Don’t South Africans deserve assistance that is due to them and not be forced to sacrifice their well being for the survival of a tyrant who is killing defenseless people in Zimbabwe?
That is Africa.

Despite his appalling record in mediation, South African President Thabo Mbeki was, once again, tasked by SADC to talk to Mugabe and his opposition compatriots and bring them to an understanding.

Mbeki insists that there is progress in the talks. He appears to be right in that, three weeks ago, the opposition Movement for Democratic Change capitulated and made highly questionable concessions that continue to baffle not only the Zimbabwean rank and file but people worldwide. One of the items included the MDC’s voting for a constitutional amendment that short-circuits democratic practises by allowing Mugabe to pick (or ‘anoint’, as they say) his own successor.
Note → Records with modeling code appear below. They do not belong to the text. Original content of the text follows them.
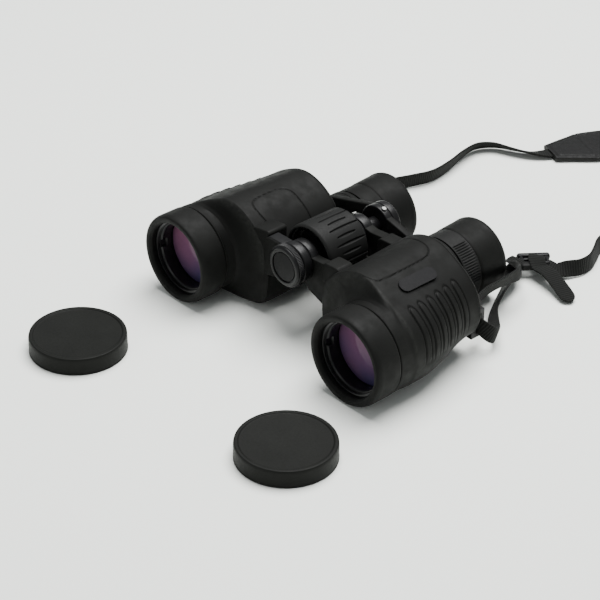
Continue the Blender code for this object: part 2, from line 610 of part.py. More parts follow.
def add_tripod_cover(frame, materials):
    """The screw-in cover of the tripod socket: threaded stud, knurled cover and inset disc."""
    stud = turned([(0, 22.6 * MM), (STUD_R, 22.6 * MM), (STUD_R, 34.2 * MM), (STUD_R - 0.8 * MM, 35.0 * MM),
                   (0, 35.0 * MM)], 14)
    make_object("tripod_cover_stud", stud, materials["steel"], frame, HINGE_PLACE)
    face_r = 9.2 * MM
    face = turned([
        (0, 21.9 * MM), (face_r, 21.9 * MM), (face_r, COVER_FRONT_Y), (11.0 * MM, COVER_FRONT_Y),
        (11.9 * MM, 21.4 * MM), (11.9 * MM, COVER_BACK_Y - 0.2 * MM), (11.5 * MM, COVER_BACK_Y),
        (STUD_R + GAP, COVER_BACK_Y), (STUD_R + GAP, 22.4 * MM), (0, 22.4 * MM)], 24)
    make_object("tripod_cover", face, materials["hard_plastic"], frame, HINGE_PLACE)
    knurl = ribbed_ring(12.2 * MM, COVER_R - 0.35 * MM, COVER_R, 21.6 * MM, COVER_BACK_Y, 18)
    make_object("tripod_cover_knurl", knurl, materials["hard_plastic"], frame, HINGE_PLACE)
    disc = rod(face_r - GAP, 21.0 * MM, 21.6 * MM, 0.15 * MM, 20)
    make_object("tripod_cover_disc", disc, materials["badge"], frame, HINGE_PLACE)


def add_caps(frame, materials):
    """Push-on caps with a raised rim, standing on their mouths."""
    for name, (x, y) in CAP_PLACES.items():
        top = CAP_HEIGHT
        profile = [
            (0, top - 0.5 * MM), (CAP_R - 2.6 * MM, top - 0.5 * MM), (CAP_R - 2.0 * MM, top),
            (CAP_R - 1.0 * MM, top), (CAP_R - 0.3 * MM, top - 0.8 * MM), (CAP_R, 0.4 * MM),
            (CAP_R - 0.2 * MM, 0), (CAP_R - CAP_WALL, 0), (CAP_R - CAP_WALL, top - 2.2 * MM),
            (0, top - 2.2 * MM)]
        cap = make_object(name, turned(profile, 28), materials["cap_plastic"], frame, (x, y, 0))
        cap.rotation_euler = (math.radians(90), 0, 0)


def open_curve(points, spacing):
    """Points about one spacing apart on a smooth curve through the route, with its tilt."""
    route = [Vector(p) for p in points]
    ends = [2 * route[0] - route[1]] + route + [2 * route[-1] - route[-2]]
    result = []
    for p0, p1, p2, p3 in zip(ends, ends[1:], ends[2:], ends[3:]):
        steps = max(1, round((p2 - p1).xyz.length / spacing))
        for step in range(steps):
            t = step / steps
            result.append(0.5 * (2 * p1 + (p2 - p0) * t + (2 * p0 - 5 * p1 + 4 * p2 - p3) * t ** 2
                                 + (3 * p1 - p0 - 3 * p2 + p3) * t ** 3))
    return result + [route[-1]]


def ribbon(route, width_at, thickness, spacing=9.0):
    """A flat strip along a route of (x, y, z, tilt), in millimetres and degrees."""
    path = open_curve(route, spacing)
    rows = []
    for i, point in enumerate(path):
        before, after = path[max(i - 1, 0)], path[min(i + 1, len(path) - 1)]
        along = (after.xyz - before.xyz).normalized()
        level = along.cross(Vector((0, 0, 1))).normalized()
        tilt = math.radians(point.w)
        across = (level * math.cos(tilt) + level.cross(along) * math.sin(tilt)).normalized()
        normal = across.cross(along).normalized()
        width = width_at(i / (len(path) - 1))
        half = across * 0.5 * width
        lift = normal * 0.5 * thickness
        rest_height = 0.5 * (width * abs(across.z) + thickness * abs(normal.z)) + FLOOR_GAP
        centre = Vector((point.x * MM, point.y * MM, max(point.z * MM, rest_height)))
        rows.append([centre - half - lift, centre + half - lift, centre + half + lift, centre - half + lift])
    return lofted_solid(rows)


def webbing_width(_part):
    return WEBBING_WIDTH


def pad_width(part):
    """The pad's width along its length: narrow ends that open out to the full width."""
    reach = min(part, 1 - part) / 0.16
    return WEBBING_WIDTH + (PAD_WIDTH - WEBBING_WIDTH) * smooth_step(reach)


def add_strap(near_frame, far_frame, materials):
    """Webbing from both lugs, the ladder buckle with its loose tail, and the neck pad."""
    pieces = (("strap_near_loop", NEAR_LOOP_ROUTE, near_frame),
              ("strap_near_run", NEAR_RUN_ROUTE, near_frame),
              ("strap_tail", TAIL_ROUTE, near_frame),
              ("strap_far_end", FAR_END_ROUTE, far_frame),
              ("strap_far_run", FAR_RUN_ROUTE, near_frame))
    for name, route, parent in pieces:
        make_object(name, ribbon(route, webbing_width, WEBBING_THICKNESS), materials["webbing"], parent)
    make_object("neck_pad", ribbon(PAD_ROUTE, pad_width, PAD_THICKNESS, 14.0), materials["leatherette"],
                near_frame)
    add_buckle(near_frame, materials)


def add_buckle(frame, materials):
    """A ladder-lock buckle: a frame with two webbing slots either side of its middle bar."""
    heading = Matrix.Rotation(BUCKLE_HEADING, 3, "Z")
    buckle = make_object("strap_buckle", slab(18 * MM, 11 * MM, 3.6 * MM), materials["hard_plastic"], frame,
                         BUCKLE_PLACE)
    buckle.rotation_euler = (0, 0, BUCKLE_HEADING)
    for label, shift in (("far", 2.7 * MM), ("near", -2.7 * MM)):
        slot = make_object("buckle_" + label + "_slot_tool", slab(12 * MM, 2.4 * MM, 12 * MM), None, frame,
                           BUCKLE_PLACE + heading @ Vector((0, shift, 0)))
        slot.rotation_euler = (0, 0, BUCKLE_HEADING)
        add_tool(buckle, "DIFFERENCE", slot)


def build():
    clear_scene()
    materials = make_materials()
    layout = make_empty("layout", -CENTRE, None)
    fold_axis = make_empty("fold_axis", HINGE_PLACE, layout)
    for side, frame in ((1, layout), (-1, fold_axis)):
        add_housing(side, frame, materials)
        add_rear_cover(side, frame, materials)
        add_objective(side, frame, materials)
        add_prisms(side, frame, materials)
        add_bridge(side, frame, materials)
        add_eyepiece(side, frame, materials)
        add_strap_lug(side, frame, materials)
    add_name_plate(layout, materials)
    add_hinge_line(layout, materials)
    add_screws(layout, materials)
    add_tripod_cover(layout, materials)
    add_caps(layout, materials)
    add_strap(layout, fold_axis, materials)


build()
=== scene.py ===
"""Looks of the Porro prism binoculars: rubber armour, coated lenses, loose caps and a neck strap.

The visual pieces are laid out in millimetres from the plane of the objective rims (y = 0), the hinge
line (x = 0) and the table (z = 0), and are then moved to where the frame has them. side = +1 is the
user's left half (+X), the near one; side = -1 is the half that folds.
"""

import math

import bmesh
import bpy
import numpy as np
from mathutils import Matrix, Vector


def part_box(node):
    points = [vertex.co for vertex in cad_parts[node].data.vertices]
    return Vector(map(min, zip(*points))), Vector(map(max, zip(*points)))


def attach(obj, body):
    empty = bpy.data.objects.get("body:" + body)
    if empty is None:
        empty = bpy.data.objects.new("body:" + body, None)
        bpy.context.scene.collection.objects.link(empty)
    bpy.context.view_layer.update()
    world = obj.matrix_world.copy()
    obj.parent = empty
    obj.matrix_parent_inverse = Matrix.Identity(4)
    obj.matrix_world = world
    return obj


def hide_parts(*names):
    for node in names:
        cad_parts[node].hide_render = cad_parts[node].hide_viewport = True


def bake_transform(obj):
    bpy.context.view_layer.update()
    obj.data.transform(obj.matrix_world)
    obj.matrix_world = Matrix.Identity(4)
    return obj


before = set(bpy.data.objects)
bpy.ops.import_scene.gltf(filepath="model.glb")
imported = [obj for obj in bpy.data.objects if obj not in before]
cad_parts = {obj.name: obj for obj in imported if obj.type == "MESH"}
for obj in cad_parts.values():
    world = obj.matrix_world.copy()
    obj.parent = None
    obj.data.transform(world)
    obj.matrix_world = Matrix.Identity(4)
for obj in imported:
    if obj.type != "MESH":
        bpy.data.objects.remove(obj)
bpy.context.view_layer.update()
MM = 0.001
NAMES = {1: "left", -1: "right"}


def box_mm(node):
    low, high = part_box(node)
    return Vector(low) / MM, Vector(high) / MM


def centre_of(node):
    low, high = box_mm(node)
    return (low + high) / 2


# Places and sizes that drive the rest, read from the frame
WHEEL_CENTRE = centre_of("focus_wheel_grip")
BUMPER_LOW, BUMPER_HIGH = box_mm("left_objective_bumper")
ORIGIN = Vector((WHEEL_CENTRE.x, BUMPER_LOW.y, 0.0))
HINGE_Z = WHEEL_CENTRE.z
OBJECTIVE = (BUMPER_LOW + BUMPER_HIGH) / 2 - ORIGIN
BARREL_R = (BUMPER_HIGH.z - BUMPER_LOW.z) / 2
EYE = centre_of("left_eyecup") - ORIGIN
EYECUP_LOW, EYECUP_HIGH = box_mm("left_eyecup")
EYECUP_R = (EYECUP_HIGH.z - EYECUP_LOW.z) / 2
EYECUP_END_Y = EYECUP_HIGH.y - ORIGIN.y
CAP_LOW, CAP_HIGH = box_mm("left_objective_cap")
CAP_R = (CAP_HIGH.x - CAP_LOW.x) / 2
CAP_HEIGHT = CAP_HIGH.z
HINGE = (0.0, HINGE_Z)


# ---------------- camera, light and floor

def add_camera():
    """The photograph's viewpoint, as fitted to it."""
    data = bpy.data.cameras.new("camera")
    data.lens = 123.0
    data.sensor_width = 36.0
    camera = bpy.data.objects.new("camera", data)
    place = Vector((708.24, -651.05, 633.16)) * MM
    target = Vector((-29.57, 33.07, 0.0)) * MM
    roll = math.radians(0.44)
    facing = (place - target).to_track_quat("Z", "Y").to_matrix().to_4x4()
    camera.matrix_world = Matrix.Translation(place) @ facing @ Matrix.Rotation(roll, 4, "Z")
    bpy.context.scene.collection.objects.link(camera)
    bpy.context.scene.camera = camera


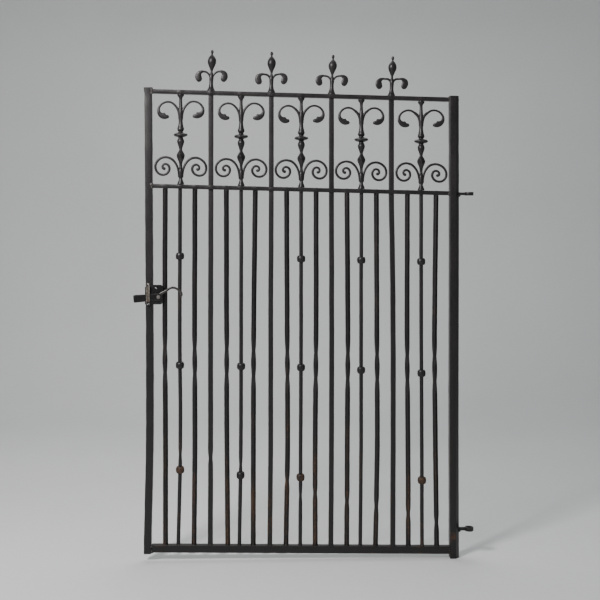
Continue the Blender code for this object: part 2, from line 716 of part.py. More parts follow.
def make_keeper(gate):
    """A strap over the tongue, its upper foot on the stile and its lower foot on the plate."""
    low, high = keeper_inside()
    inside = lever_front - keeper_clearance
    outside = inside - keeper_thickness
    stile_seat, plate_seat = stile_front - gap, plate_front - gap
    outline = [
        (plate_seat, low - keeper_foot), (plate_seat, low), (inside, low), (inside, high),
        (stile_seat, high), (stile_seat, high + keeper_foot),
        (stile_seat - keeper_thickness, high + keeper_foot),
        (stile_seat - keeper_thickness, high + keeper_thickness),
        (outside, high + keeper_thickness), (outside, low - keeper_thickness),
        (plate_seat - keeper_thickness, low - keeper_thickness),
        (plate_seat - keeper_thickness, low - keeper_foot)]
    half = keeper_width / 2
    bm = bmesh.new()
    add_loft(bm, [[(x, y, z) for y, z in outline] for x in (-half, half)])
    keeper = gate.place("keeper_strap", closed_mesh("keeper_strap", bm), "rusty_strap",
                        latch_stile_x, z=pivot_z)
    bm = bmesh.new()
    for z in keeper_screw_heights():
        add_screw_hole(bm, 0, z, outside - beyond, 0)
    tool = gate.helper("keeper_holes", closed_mesh("keeper_holes", bm), latch_stile_x, z=pivot_z)
    gate.boolean(keeper, tool, "DIFFERENCE")

    feet = (("lower", plate_seat - keeper_thickness), ("upper", stile_seat - keeper_thickness))
    for (name, face), z in zip(feet, keeper_screw_heights()):
        seat = face - gap
        bm = bmesh.new()
        add_along_y(bm, head_rings(screw_head_shape, screw_head_radius, screw_head_height, seat))
        head = closed_mesh("screw_head", bm)
        bm = bmesh.new()
        add_along_y(bm, [(square_ring(screw_radius * math.sqrt(2), 0), y)
                         for y in (seat - screw_head_height / 2, stile_front + screw_length)])
        mesh = gate.joined(f"keeper_screw_{name}", head, [closed_mesh("screw_shank", bm)])
        settle(mesh)
        gate.place(f"keeper_screw_{name}", mesh, "rusty_strap", latch_stile_x, z=pivot_z + z)


def main():
    for old in list(bpy.data.objects):
        bpy.data.objects.remove(old)
    gate = Gate(make_finishes())
    make_stiles(gate)
    make_rails(gate)
    make_through_bars(gate)
    make_twisted_bars(gate)
    make_ball_bars(gate)
    make_balusters(gate)
    make_finials(gate)
    make_hinge_eyes(gate)
    make_latch_plate(gate)
    make_lever(gate)
    make_pivot(gate)
    make_keeper(gate)


main()
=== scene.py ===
import math

import bmesh
import bpy
import numpy as np
from mathutils import Matrix, Vector, noise


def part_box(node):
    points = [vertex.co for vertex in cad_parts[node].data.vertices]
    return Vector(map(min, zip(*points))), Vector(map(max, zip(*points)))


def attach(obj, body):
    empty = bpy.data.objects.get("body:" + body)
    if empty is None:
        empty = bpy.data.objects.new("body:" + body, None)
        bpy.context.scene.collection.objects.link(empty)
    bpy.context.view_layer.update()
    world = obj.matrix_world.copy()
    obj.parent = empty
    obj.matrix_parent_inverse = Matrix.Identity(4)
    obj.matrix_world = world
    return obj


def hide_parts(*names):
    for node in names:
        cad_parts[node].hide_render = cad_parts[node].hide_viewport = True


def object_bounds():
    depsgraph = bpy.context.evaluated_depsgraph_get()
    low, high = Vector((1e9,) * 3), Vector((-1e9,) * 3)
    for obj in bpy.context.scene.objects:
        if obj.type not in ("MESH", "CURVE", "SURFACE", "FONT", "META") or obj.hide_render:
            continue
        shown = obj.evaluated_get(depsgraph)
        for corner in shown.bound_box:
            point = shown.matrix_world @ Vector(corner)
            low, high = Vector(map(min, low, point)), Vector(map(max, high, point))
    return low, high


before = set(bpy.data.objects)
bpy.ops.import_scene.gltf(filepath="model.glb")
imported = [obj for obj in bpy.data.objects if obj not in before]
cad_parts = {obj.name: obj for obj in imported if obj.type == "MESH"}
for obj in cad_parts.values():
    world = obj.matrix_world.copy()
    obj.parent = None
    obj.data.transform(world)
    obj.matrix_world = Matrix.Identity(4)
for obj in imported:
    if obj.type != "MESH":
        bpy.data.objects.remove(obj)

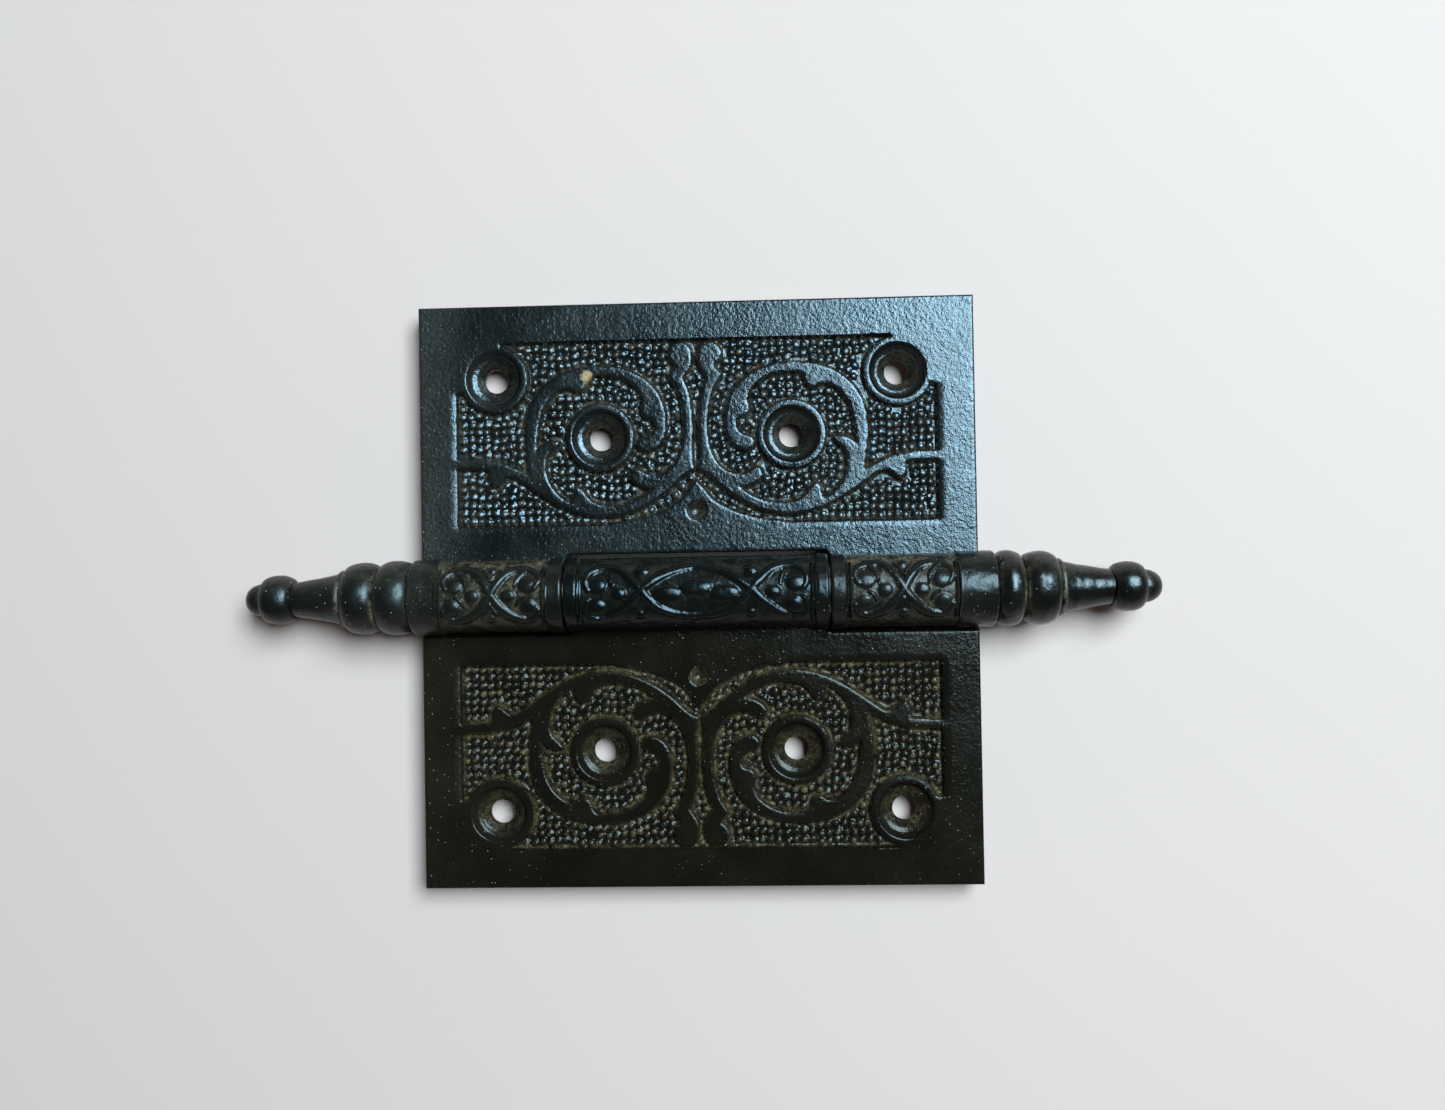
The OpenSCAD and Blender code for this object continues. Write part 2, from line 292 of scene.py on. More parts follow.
def oiledSteel(name):
    # Turned steel rod gone grey-brown under old oil: metal with fine turning rings and soft dark staining.
    material, tree, shader = newMaterial(name)
    place = addNode(tree, "ShaderNodeTexCoord").outputs["Object"]
    stain = addNode(tree, "ShaderNodeTexNoise", {"Scale": perMetre(5), "Detail": 6.0, "Roughness": 0.65},
                    {"Vector": place}).outputs["Fac"]
    rings = addNode(tree, "ShaderNodeTexWave", {"bands_direction": "X", "Scale": perMetre(0.35) / 6.28,
                    "Distortion": 1.5, "Detail": 2.0}, {"Vector": place}).outputs["Fac"]
    tree.links.new(mixColour(tree, ramp(tree, stain, 0.35, 0.68), linear("#a7a39c"), linear("#5d5248")),
                   shader.inputs["Base Color"])
    tree.links.new(addNode(tree, "ShaderNodeMapRange", {3: 0.28, 4: 0.55}, {0: stain}).outputs[0],
                   shader.inputs["Roughness"])
    tree.links.new(addNode(tree, "ShaderNodeBump", {"Strength": 0.25, "Distance": 0.00002},
                           {"Height": rings}).outputs[0], shader.inputs["Normal"])
    shader.inputs["Metallic"].default_value = 1.0
    return material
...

Zimbabwean people were outraged and viewed this as betrayal.

But Morgan Tsvangirai, leader of the larger faction of the MDC, is now in North America “on the first leg of a two-nation tour to appraise party supporters and pro-democracy groups on the progress made so far at the SADC led mediation talks.”

People in Zimbabwe are still shell-shocked and are without adequate briefing.

Tsvangirai ignores the suffering people who have always given him all the support he needed from the infancy of his ambitions and who are amazed and rather hurt, confused and doubtful of his latest parliamentary move and he goes away somewhere to explain things that the Zimbabwean rank and file want to know but are not being told.

There is fear of betrayal and suspicion that the MDC, particularly Tsvangirai, is now collaborating with ‘the enemy.’
This can’t be the progress that both Tsvangirai and Mbeki are talking about, could it?

The behaviour of both SADC and the African Union lead Zimbabweans to believe that Africa cares more about Mugabe than the Zimbabwean people. But now the MDC is agreeing to things it rejected, with massive support from the people, in the watershed Constitutional Referendum of 2000.

Of course, there is money in the Diaspora, isn’t there?
Welcome to the black jackets, Mr Tsvangirai!

*Tanonoka Joseph Whande is a Botswana-based Zimbabwean journalist.